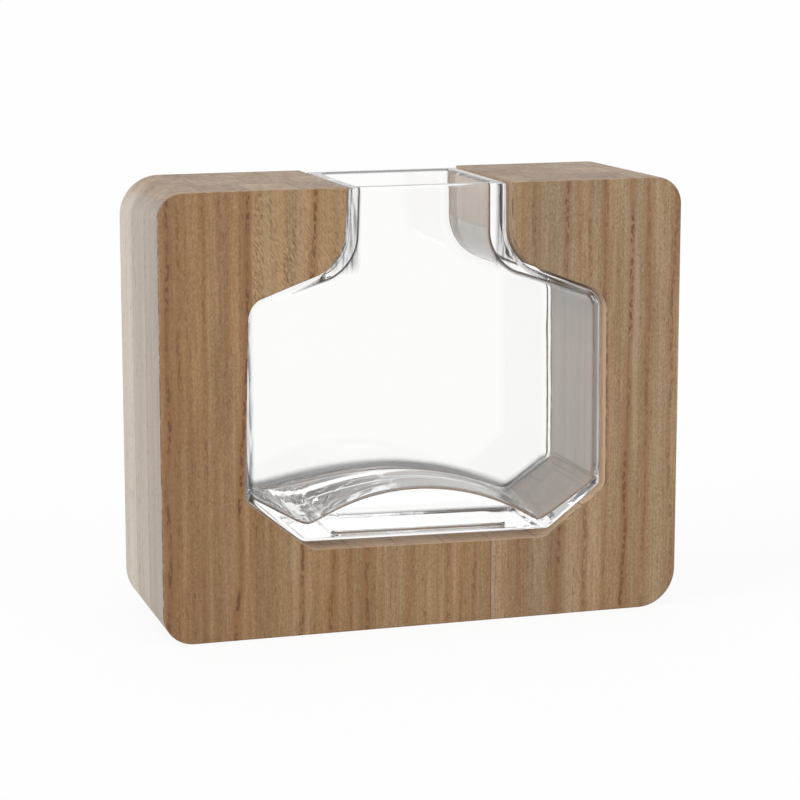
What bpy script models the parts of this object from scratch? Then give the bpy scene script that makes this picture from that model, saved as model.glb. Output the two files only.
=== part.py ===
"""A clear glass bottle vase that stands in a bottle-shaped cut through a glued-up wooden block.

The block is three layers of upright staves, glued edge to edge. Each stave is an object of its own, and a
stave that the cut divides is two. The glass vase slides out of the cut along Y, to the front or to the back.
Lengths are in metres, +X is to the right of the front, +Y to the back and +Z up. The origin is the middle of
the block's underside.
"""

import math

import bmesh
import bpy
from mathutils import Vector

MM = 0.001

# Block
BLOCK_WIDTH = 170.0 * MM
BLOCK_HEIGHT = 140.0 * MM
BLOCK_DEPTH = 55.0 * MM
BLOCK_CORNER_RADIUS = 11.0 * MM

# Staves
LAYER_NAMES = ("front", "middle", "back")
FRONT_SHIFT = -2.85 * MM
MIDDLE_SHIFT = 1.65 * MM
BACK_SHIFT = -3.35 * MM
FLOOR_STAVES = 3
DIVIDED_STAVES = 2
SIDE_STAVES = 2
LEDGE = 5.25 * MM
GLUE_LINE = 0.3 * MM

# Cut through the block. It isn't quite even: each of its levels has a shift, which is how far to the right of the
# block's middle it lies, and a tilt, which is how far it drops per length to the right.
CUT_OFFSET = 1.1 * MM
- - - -
Task details.
Extract all of the data shown above without alteration.

Solution below.
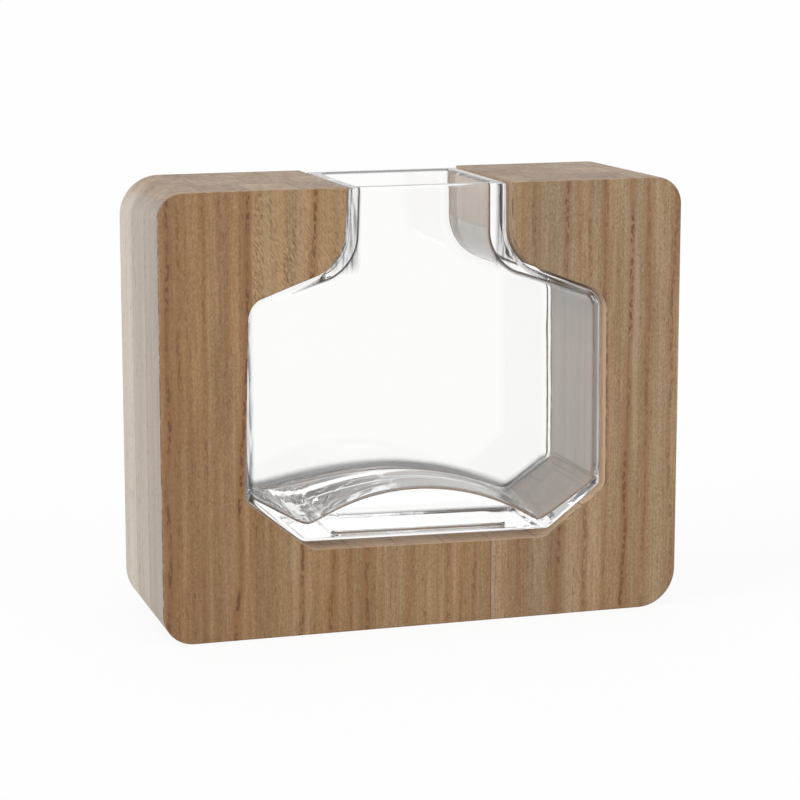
What bpy script models the parts of this object from scratch? Then give the bpy scene script that makes this picture from that model, saved as model.glb. Output the two files only.
=== part.py ===
"""A clear glass bottle vase that stands in a bottle-shaped cut through a glued-up wooden block.

The block is three layers of upright staves, glued edge to edge. Each stave is an object of its own, and a
stave that the cut divides is two. The glass vase slides out of the cut along Y, to the front or to the back.
Lengths are in metres, +X is to the right of the front, +Y to the back and +Z up. The origin is the middle of
the block's underside.
"""

import math

import bmesh
import bpy
from mathutils import Vector

MM = 0.001

# Block
BLOCK_WIDTH = 170.0 * MM
BLOCK_HEIGHT = 140.0 * MM
BLOCK_DEPTH = 55.0 * MM
BLOCK_CORNER_RADIUS = 11.0 * MM

# Staves
LAYER_NAMES = ("front", "middle", "back")
FRONT_SHIFT = -2.85 * MM
MIDDLE_SHIFT = 1.65 * MM
BACK_SHIFT = -3.35 * MM
FLOOR_STAVES = 3
DIVIDED_STAVES = 2
SIDE_STAVES = 2
LEDGE = 5.25 * MM
GLUE_LINE = 0.3 * MM

# Cut through the block. It isn't quite even: each of its levels has a shift, which is how far to the right of the
# block's middle it lies, and a tilt, which is how far it drops per length to the right.
CUT_OFFSET = 1.1 * MM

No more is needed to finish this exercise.